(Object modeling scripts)
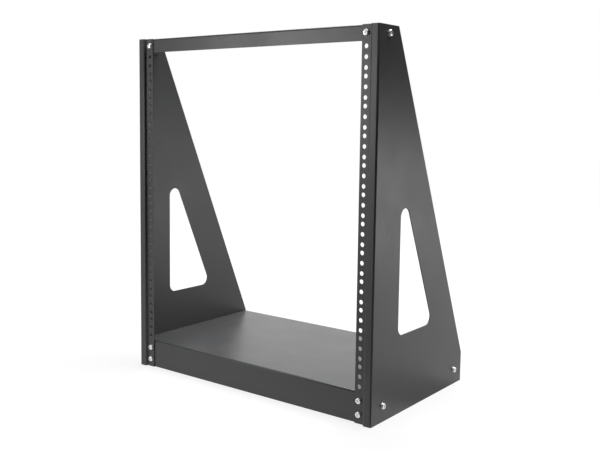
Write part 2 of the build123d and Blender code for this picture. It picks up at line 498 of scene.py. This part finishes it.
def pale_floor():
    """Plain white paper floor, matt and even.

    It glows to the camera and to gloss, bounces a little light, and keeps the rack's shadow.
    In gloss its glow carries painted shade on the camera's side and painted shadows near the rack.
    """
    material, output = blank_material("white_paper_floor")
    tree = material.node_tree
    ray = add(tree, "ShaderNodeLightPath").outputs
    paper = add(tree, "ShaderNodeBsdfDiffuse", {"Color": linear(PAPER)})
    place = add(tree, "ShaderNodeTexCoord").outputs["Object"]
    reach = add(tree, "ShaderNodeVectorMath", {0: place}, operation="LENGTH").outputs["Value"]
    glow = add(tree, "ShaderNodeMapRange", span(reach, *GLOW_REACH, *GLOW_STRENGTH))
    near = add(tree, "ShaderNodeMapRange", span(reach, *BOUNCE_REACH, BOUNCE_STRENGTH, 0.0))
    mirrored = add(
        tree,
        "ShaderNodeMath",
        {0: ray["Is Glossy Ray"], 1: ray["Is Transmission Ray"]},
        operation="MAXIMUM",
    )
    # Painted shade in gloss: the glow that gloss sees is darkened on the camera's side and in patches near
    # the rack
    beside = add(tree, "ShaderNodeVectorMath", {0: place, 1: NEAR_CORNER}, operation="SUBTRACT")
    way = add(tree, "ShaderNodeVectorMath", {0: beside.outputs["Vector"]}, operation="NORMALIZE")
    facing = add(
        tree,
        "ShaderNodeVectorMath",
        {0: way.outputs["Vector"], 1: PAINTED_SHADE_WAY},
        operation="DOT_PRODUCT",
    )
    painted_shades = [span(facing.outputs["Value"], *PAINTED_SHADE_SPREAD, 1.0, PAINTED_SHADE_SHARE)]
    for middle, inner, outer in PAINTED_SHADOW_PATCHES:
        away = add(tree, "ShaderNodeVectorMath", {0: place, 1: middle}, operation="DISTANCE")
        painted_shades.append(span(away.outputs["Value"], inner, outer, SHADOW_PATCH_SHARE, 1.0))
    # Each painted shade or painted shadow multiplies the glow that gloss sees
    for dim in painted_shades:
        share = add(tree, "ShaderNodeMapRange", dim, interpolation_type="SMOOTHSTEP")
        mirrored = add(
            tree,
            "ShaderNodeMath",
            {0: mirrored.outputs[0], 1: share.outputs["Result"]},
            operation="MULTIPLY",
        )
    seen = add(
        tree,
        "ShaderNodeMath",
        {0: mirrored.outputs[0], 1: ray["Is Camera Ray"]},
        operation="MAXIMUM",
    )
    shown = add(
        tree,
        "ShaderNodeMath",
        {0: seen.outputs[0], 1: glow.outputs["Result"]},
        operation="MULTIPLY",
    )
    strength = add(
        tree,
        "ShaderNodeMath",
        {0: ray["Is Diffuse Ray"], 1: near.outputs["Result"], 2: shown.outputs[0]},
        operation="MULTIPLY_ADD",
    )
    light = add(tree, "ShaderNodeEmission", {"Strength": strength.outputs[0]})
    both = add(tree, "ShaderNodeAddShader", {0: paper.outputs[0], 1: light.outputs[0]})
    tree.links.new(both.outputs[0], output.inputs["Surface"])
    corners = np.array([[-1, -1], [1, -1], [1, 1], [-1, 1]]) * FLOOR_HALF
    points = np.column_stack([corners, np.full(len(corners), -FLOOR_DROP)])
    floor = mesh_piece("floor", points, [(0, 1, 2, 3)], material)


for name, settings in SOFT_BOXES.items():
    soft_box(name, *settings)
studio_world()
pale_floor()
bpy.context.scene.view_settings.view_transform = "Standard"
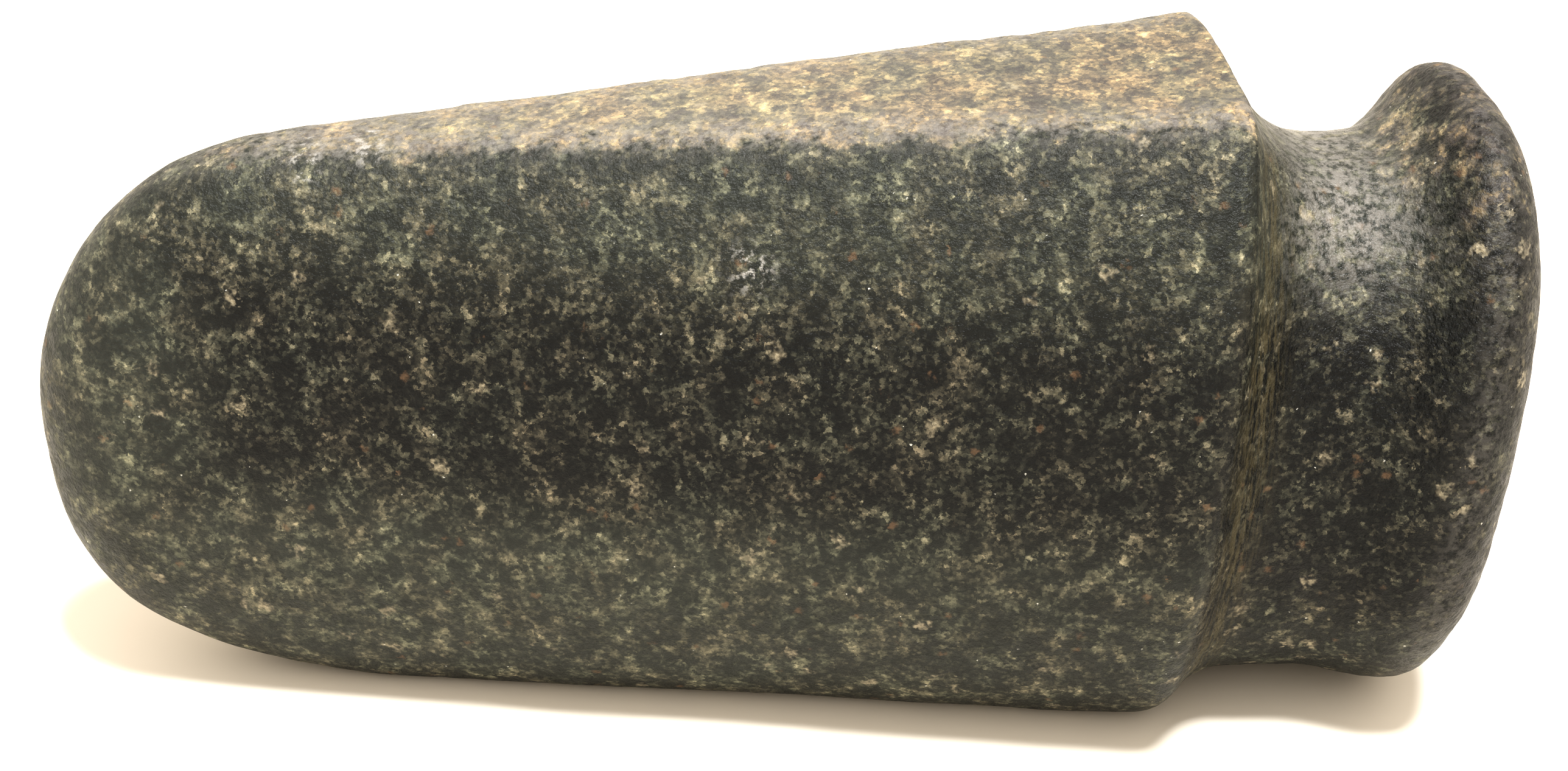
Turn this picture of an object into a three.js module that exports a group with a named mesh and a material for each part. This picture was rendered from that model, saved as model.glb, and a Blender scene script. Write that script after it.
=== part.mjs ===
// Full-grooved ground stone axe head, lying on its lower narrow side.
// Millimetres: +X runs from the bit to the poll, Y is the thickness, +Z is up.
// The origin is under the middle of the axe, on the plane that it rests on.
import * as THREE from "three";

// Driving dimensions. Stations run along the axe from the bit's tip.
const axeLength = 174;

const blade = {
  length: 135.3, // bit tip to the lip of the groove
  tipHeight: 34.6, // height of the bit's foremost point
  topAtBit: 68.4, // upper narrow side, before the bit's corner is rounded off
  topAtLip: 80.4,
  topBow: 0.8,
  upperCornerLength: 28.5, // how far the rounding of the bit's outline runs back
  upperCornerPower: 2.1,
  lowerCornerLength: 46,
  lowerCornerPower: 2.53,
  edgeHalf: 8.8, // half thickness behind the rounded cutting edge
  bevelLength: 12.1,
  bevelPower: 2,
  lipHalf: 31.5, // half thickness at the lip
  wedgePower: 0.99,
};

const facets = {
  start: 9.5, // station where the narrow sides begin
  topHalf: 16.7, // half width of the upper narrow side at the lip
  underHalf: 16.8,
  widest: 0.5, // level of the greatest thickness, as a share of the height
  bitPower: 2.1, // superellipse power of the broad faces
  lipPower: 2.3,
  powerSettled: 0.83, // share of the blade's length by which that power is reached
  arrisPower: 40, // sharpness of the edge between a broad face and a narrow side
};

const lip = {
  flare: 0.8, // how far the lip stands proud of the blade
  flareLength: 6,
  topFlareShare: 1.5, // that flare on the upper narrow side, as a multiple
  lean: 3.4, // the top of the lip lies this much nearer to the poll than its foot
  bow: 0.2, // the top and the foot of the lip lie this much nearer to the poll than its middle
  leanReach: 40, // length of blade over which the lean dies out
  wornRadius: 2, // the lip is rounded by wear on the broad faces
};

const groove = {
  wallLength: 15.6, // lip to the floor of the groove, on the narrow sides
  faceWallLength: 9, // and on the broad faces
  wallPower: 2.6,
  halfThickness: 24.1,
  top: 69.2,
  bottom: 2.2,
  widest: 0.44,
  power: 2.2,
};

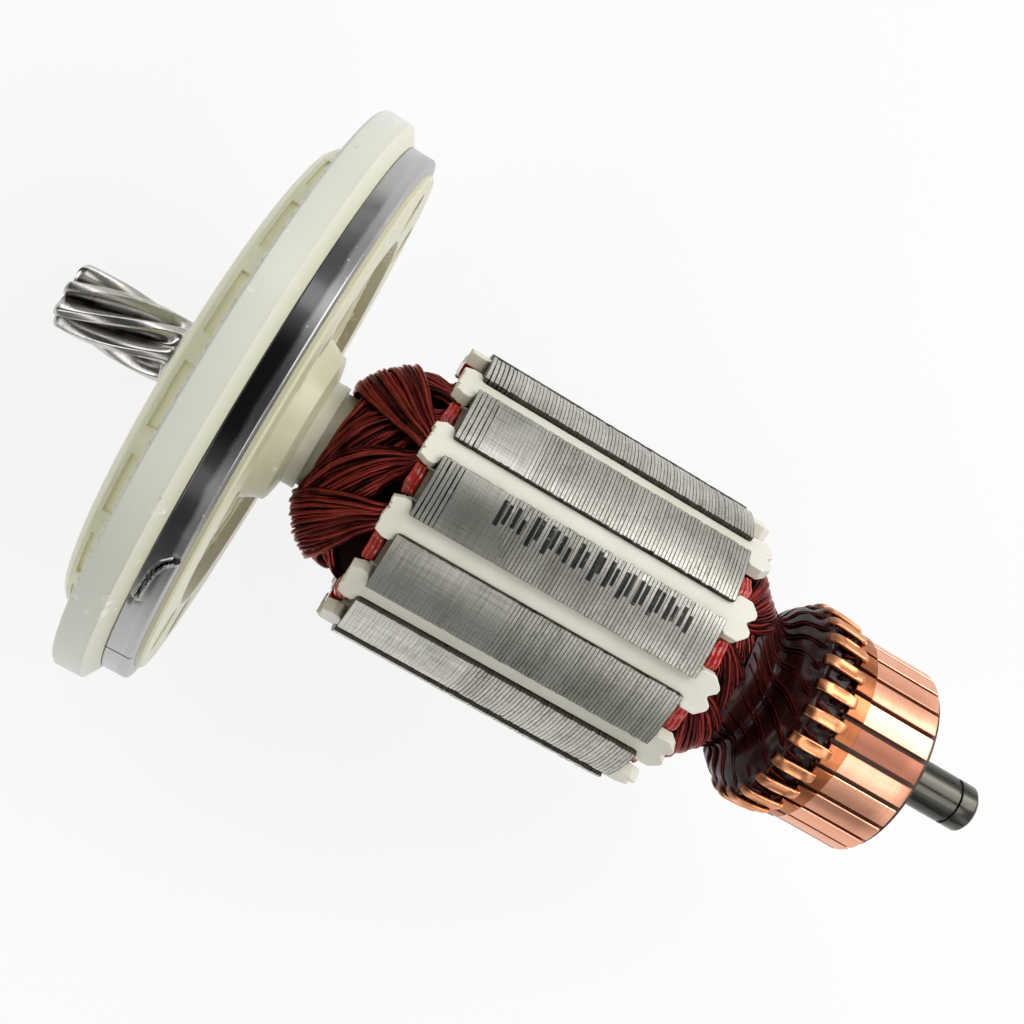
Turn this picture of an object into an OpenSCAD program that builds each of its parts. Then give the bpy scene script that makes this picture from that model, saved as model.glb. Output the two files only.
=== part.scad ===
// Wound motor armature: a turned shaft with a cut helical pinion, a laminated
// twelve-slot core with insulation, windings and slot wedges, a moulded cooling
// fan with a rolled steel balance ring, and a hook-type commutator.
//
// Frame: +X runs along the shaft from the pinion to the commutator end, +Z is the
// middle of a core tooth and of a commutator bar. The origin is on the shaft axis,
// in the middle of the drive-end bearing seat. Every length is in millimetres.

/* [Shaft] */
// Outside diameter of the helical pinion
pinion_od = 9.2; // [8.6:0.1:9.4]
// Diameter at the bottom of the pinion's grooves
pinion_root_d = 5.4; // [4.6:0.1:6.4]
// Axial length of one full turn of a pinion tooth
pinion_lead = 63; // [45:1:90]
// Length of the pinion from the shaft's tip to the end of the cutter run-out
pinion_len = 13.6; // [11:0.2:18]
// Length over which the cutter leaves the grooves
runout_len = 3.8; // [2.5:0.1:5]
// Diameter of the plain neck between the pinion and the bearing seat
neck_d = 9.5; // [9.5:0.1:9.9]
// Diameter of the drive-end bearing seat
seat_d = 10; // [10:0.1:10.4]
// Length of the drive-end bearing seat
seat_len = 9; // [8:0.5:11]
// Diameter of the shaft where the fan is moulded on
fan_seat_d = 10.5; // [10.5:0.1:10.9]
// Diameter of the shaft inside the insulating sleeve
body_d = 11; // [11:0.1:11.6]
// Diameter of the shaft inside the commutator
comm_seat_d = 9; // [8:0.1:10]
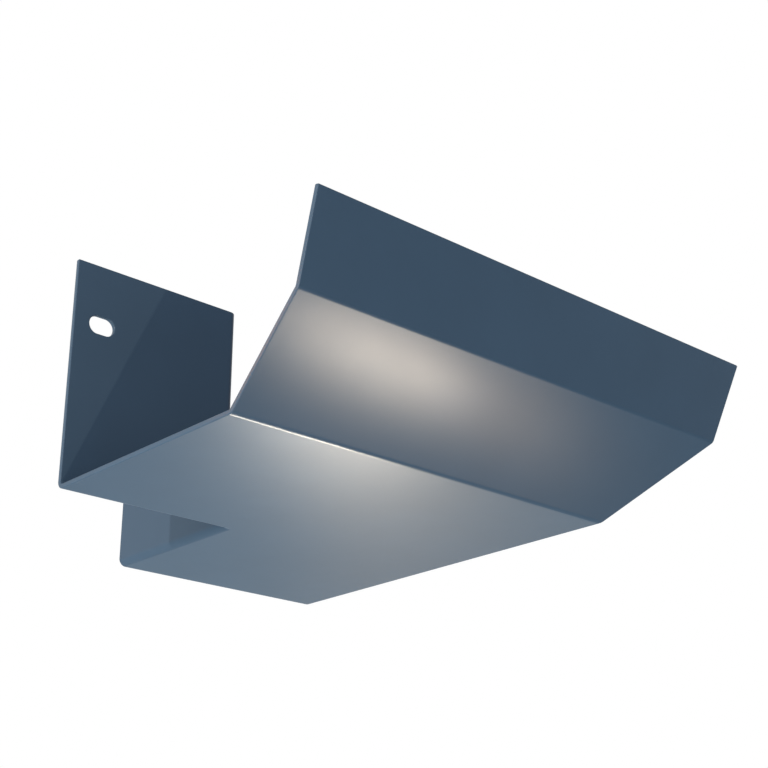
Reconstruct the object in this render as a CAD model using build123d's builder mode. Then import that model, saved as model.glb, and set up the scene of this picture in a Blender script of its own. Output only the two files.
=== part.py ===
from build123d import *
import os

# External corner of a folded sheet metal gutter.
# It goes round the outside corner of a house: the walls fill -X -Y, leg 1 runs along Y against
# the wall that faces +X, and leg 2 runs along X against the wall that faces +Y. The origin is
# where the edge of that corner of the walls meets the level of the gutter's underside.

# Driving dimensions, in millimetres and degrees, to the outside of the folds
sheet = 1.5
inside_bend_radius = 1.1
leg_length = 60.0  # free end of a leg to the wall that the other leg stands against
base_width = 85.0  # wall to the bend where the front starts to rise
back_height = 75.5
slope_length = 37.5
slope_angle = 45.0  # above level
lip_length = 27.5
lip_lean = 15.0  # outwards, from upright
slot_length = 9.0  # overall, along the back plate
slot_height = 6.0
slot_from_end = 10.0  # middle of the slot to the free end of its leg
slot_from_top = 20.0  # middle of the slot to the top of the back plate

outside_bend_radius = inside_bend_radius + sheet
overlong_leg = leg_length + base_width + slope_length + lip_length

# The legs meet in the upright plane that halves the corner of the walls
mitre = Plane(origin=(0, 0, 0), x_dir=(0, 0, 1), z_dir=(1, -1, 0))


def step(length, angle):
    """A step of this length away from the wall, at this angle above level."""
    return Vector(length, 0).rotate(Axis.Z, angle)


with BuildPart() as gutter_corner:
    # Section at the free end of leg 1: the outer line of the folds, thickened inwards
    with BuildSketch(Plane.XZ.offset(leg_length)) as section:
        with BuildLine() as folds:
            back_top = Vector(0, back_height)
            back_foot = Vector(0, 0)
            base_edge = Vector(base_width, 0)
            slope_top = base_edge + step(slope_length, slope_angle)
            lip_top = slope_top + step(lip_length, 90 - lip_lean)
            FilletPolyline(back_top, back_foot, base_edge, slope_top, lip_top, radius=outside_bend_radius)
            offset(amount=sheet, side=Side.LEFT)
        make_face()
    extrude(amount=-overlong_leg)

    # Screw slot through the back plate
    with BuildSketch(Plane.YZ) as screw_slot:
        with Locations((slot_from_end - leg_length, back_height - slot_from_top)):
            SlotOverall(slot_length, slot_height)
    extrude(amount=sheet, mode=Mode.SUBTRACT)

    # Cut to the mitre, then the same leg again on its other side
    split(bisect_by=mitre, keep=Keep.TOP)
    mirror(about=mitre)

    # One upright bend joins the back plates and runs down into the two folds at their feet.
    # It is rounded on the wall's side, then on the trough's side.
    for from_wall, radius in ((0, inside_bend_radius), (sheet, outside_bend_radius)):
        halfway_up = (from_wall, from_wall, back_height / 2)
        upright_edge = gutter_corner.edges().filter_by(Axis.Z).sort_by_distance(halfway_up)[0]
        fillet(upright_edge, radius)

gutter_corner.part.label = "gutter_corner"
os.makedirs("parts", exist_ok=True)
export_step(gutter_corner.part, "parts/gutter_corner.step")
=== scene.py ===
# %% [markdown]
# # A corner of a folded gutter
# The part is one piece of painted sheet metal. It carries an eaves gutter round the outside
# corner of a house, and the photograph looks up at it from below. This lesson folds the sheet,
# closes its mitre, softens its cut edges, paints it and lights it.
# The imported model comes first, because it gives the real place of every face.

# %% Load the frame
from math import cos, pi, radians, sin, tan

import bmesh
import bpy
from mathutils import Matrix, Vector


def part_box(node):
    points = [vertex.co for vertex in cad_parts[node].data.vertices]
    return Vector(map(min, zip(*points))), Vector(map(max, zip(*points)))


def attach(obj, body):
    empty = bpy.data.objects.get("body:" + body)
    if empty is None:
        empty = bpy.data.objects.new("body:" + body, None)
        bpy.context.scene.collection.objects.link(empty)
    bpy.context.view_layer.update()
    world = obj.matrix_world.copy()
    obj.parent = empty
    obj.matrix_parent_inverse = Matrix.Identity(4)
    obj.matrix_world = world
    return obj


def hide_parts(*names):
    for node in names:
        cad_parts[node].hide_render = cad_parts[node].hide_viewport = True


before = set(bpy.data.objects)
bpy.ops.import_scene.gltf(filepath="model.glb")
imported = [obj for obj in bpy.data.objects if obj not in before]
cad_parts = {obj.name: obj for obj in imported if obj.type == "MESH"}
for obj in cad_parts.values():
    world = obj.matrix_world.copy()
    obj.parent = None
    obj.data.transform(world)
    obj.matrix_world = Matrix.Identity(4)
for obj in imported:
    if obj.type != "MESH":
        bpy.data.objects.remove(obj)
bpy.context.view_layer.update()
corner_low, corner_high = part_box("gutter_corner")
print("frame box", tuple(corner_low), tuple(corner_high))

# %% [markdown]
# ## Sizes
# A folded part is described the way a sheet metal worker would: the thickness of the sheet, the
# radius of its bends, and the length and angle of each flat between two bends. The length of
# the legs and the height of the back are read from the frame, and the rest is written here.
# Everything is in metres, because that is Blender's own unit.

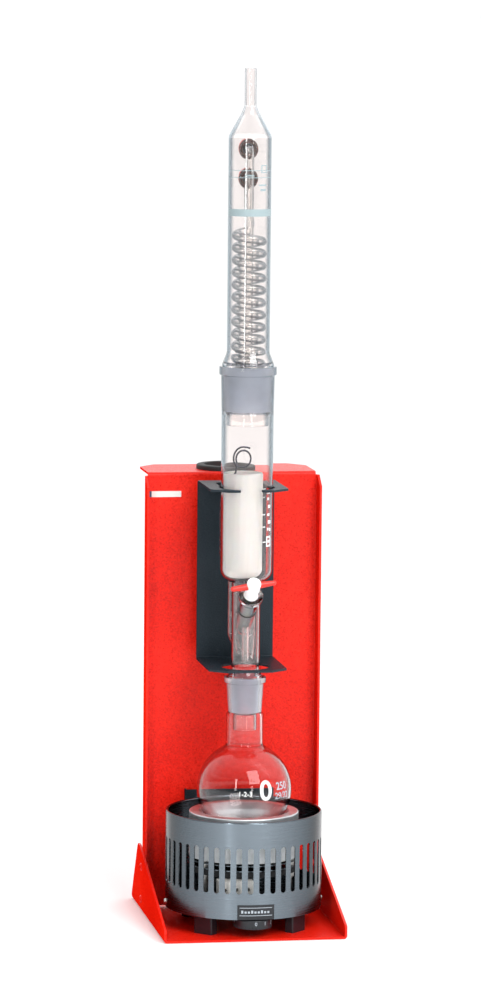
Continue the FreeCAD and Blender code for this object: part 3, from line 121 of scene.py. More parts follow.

◆ **STATED PROBLEM**
Going down the listing above, begin printing at the line with "# One upright" and finish with the line with "bpy.data.objects.remove(obj)", exactly as they appear.

◆ **ANSWER IN FULL**
    # One upright bend joins the back plates and runs down into the two folds at their feet.
    # It is rounded on the wall's side, then on the trough's side.
    for from_wall, radius in ((0, inside_bend_radius), (sheet, outside_bend_radius)):
        halfway_up = (from_wall, from_wall, back_height / 2)
        upright_edge = gutter_corner.edges().filter_by(Axis.Z).sort_by_distance(halfway_up)[0]
        fillet(upright_edge, radius)

gutter_corner.part.label = "gutter_corner"
os.makedirs("parts", exist_ok=True)
export_step(gutter_corner.part, "parts/gutter_corner.step")
=== scene.py ===
# %% [markdown]
# # A corner of a folded gutter
# The part is one piece of painted sheet metal. It carries an eaves gutter round the outside
# corner of a house, and the photograph looks up at it from below. This lesson folds the sheet,
# closes its mitre, softens its cut edges, paints it and lights it.
# The imported model comes first, because it gives the real place of every face.

# %% Load the frame
from math import cos, pi, radians, sin, tan

import bmesh
import bpy
from mathutils import Matrix, Vector


def part_box(node):
    points = [vertex.co for vertex in cad_parts[node].data.vertices]
    return Vector(map(min, zip(*points))), Vector(map(max, zip(*points)))


def attach(obj, body):
    empty = bpy.data.objects.get("body:" + body)
    if empty is None:
        empty = bpy.data.objects.new("body:" + body, None)
        bpy.context.scene.collection.objects.link(empty)
    bpy.context.view_layer.update()
    world = obj.matrix_world.copy()
    obj.parent = empty
    obj.matrix_parent_inverse = Matrix.Identity(4)
    obj.matrix_world = world
    return obj


def hide_parts(*names):
    for node in names:
        cad_parts[node].hide_render = cad_parts[node].hide_viewport = True


before = set(bpy.data.objects)
bpy.ops.import_scene.gltf(filepath="model.glb")
imported = [obj for obj in bpy.data.objects if obj not in before]
cad_parts = {obj.name: obj for obj in imported if obj.type == "MESH"}
for obj in cad_parts.values():
    world = obj.matrix_world.copy()
    obj.parent = None
    obj.data.transform(world)
    obj.matrix_world = Matrix.Identity(4)
for obj in imported:
    if obj.type != "MESH":
        bpy.data.objects.remove(obj)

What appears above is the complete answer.